Sunday, December 5, 2021

Professor Tells Whiny Students to Grow a Thicker Skin — They Don't Take It Well


Jim Thompson reporting for RedState

Last September, a drama teacher met two black theater students in a Coastal Carolina University classroom. The students wanted to bring back segregation, AKA: They wanted to do their drama, with anyone who wasn’t white. The teacher dutifully wrote the dictated names of non-white students on a whiteboard. When the teacher left, the names were still on the board.

Then, the real drama started. Shortly thereafter, other SOCs (students of color) walked into the classroom. They were thunderstruck to see names of SOCs on a whiteboard.

Racism! The list of names. It’s in, black. The board…WHITE as a KKK hood.

When you can see racism in a glass of milk and you’re a drama student? Good God, it’s like dumping a frozen turkey into hot oil. The drama nerds collectively went KABOOM. As fast as their little theater legs could carry them, they were in the faces of administrators and were boycotting the department.

Like dutiful toadies, the administration avoided any critical thinking, bowed to the mob of drama queens, and launched an investigation to find the Bedford Forrest who wrote the list. Professors were assigned to track down the racist whiteboarder. Alas, they discovered within hours that it was just a list of names. That should have been the end of it, right? Nah, it’s 2021.

The Drama Department’s Diversity Equity and Inclusion Committee authored a groveling apology to the pearl-clutching SOCs.

Faculty explained that the list was…a list, dictated by a SOC, and the purpose of the list was to team up with other SOC drama queens. Faculty also wanted the future waiters at IHOP to know that the school was “deeply sorry” and the list of names was “dehumanizing” to those who saw it. They further wrote that facts “in no way undermine[s] the feelings that any of you feel about the incident,” and that “it should never have happened.

The teacher who wrote on the whiteboard was tracked down. He dutifully prostrated himself in humiliation, writing:

No matter the good intention. … I still want you to know I’m an idiot and I am sorry.”

Then, Steve Earnest happened.

Professor Earnest teaches at CCU in the theater department. He’s a conservative and a Trump voter, and being faculty in the theater department, he was cc’ed on the apology email. He wrote a “reply-all” email that stated a plain and simple truth: “Sorry but I don’t think it’s a big deal. I’m just sad people get their feelings hurt so easily. And they are going into Theatre?”

The drama queens went postal (not literally: they were acting). How dare Earnest tell them they are easily offended!? They were, of course, immediately offended by being told they were easily offended.

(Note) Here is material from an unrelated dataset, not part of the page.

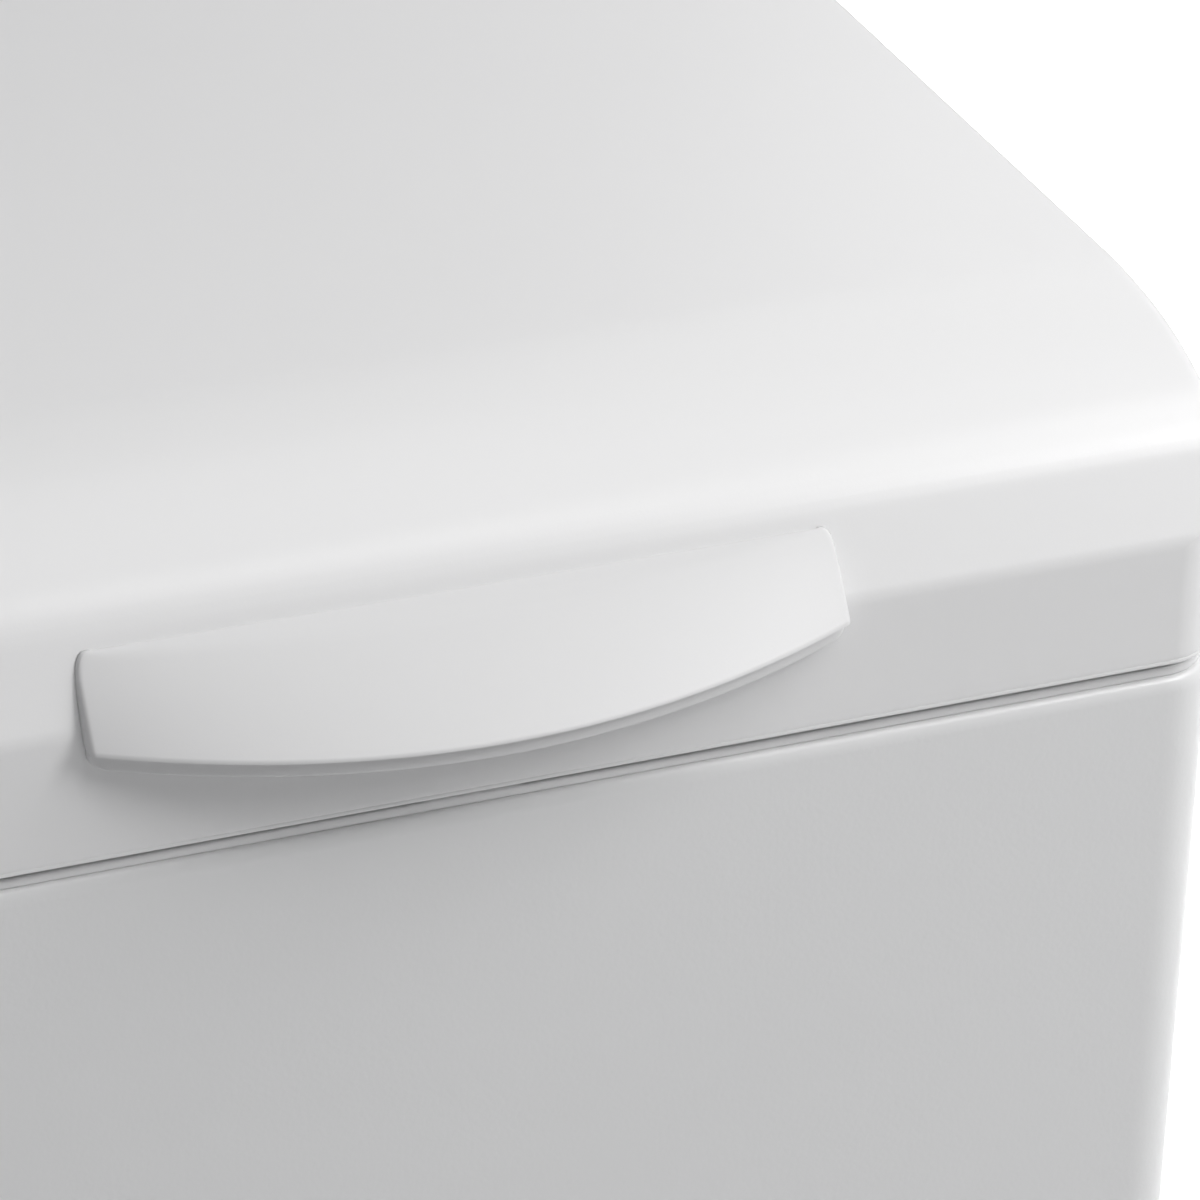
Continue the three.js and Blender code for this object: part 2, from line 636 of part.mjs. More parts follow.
// Points of the lid's section from the flat top forwards and down to the skirt, moved inwards by inset.
function crownPoints(inset) {
  const at = { y: CROWN_REACH, z: LID_HEIGHT - inset };
  let angle = 0;
  const points = [point(at.y, at.z)];
  const arc = ({ r, turn, steps }) => {
    const radius = r - inset;
    for (let i = 0; i < steps; i++) {
      const next = angle + THREE.MathUtils.degToRad(turn) / steps;
      at.y -= radius * (Math.sin(next) - Math.sin(angle));
      at.z -= radius * (Math.cos(angle) - Math.cos(next));
      angle = next;
      points.push(point(at.y, at.z));
    }
  };
  CROWN.forEach(arc);
  at.y -= BEVEL * Math.cos(angle);
  at.z -= BEVEL * Math.sin(angle);
  points.push(point(at.y, at.z));
  arc(SKIRT_FILLET);
  return points;
}

// The solid inside the lid's outer skin, moved inwards by inset; bottom and rear say where it ends.
function lidBlock(inset, bottom, rear) {
  const skirtY = Math.max(crownPoints(inset).at(-1).x, inset);
  const outline = [
    point(rear, LID_HEIGHT - inset),
    ...crownPoints(inset),
    point(skirtY, bottom),
    point(rear, bottom),
  ];
  const section = prismX(outline, span(HALF + 10));
  const radius = CORNER - inset;
  const plan = roundedRect(span(LID_HALF - inset), [inset - 0.05, rear + 1], radius);
  return section.intersect(prismZ(plan, [bottom - 1, LID_HEIGHT + 1]));
}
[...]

A 24-year-old student named Jihad (I am not making that up) emailed Earnest with: “Grow up.” The irony was apparently lost on Jihad. The drama nerds went on a drama jihad. They demanded Earnest resign or be fired. They wanted blood because, well their feelings don’t care about your facts. They revolted because actors who still believe they can make a living “acting” don’t deal in facts — they emote. And emote they did. They held vigils and boycotted class. Tears were shed, teeth gnashed.

Dr. Earnest was suspended pending an investigation. The only thing CCU investigated was how to throw Earnest to the mob. They asked that he retire. He told them to pound sand. CCU told him would be terminated. He told them to pound sand. CCU gave him choices ranging from a sabbatical with termination to termination. His lawyer told them to pound sand.

Students called Earnest a racist and other nasty names. They posted lists on the theater door. One student wrote: “We are not PAYING (keyword) for proffesors(sic) to be PROTECTED for 10 years.” I’m not sure what that means, but when you go to a college with a graduation rate of around 42%, you don’t tend to attract future Nobel laureates or even spelling bee rejects.

In any event, CCU huffed and puffed, but Earnest is still standing. CCU agreed that his chiding email wasn’t fireable; likely the result of counsel telling them that CCU would be sued, and lose. But alas he won’t be teaching any classes. Students are too traumatized to attend his class so he’s going to be paid to do nothing.

He apologized, which is always a mistake, but I think he was acting.

In his office sits a mug with “Liberal Tears” emblazoned on it. It’s overflowing.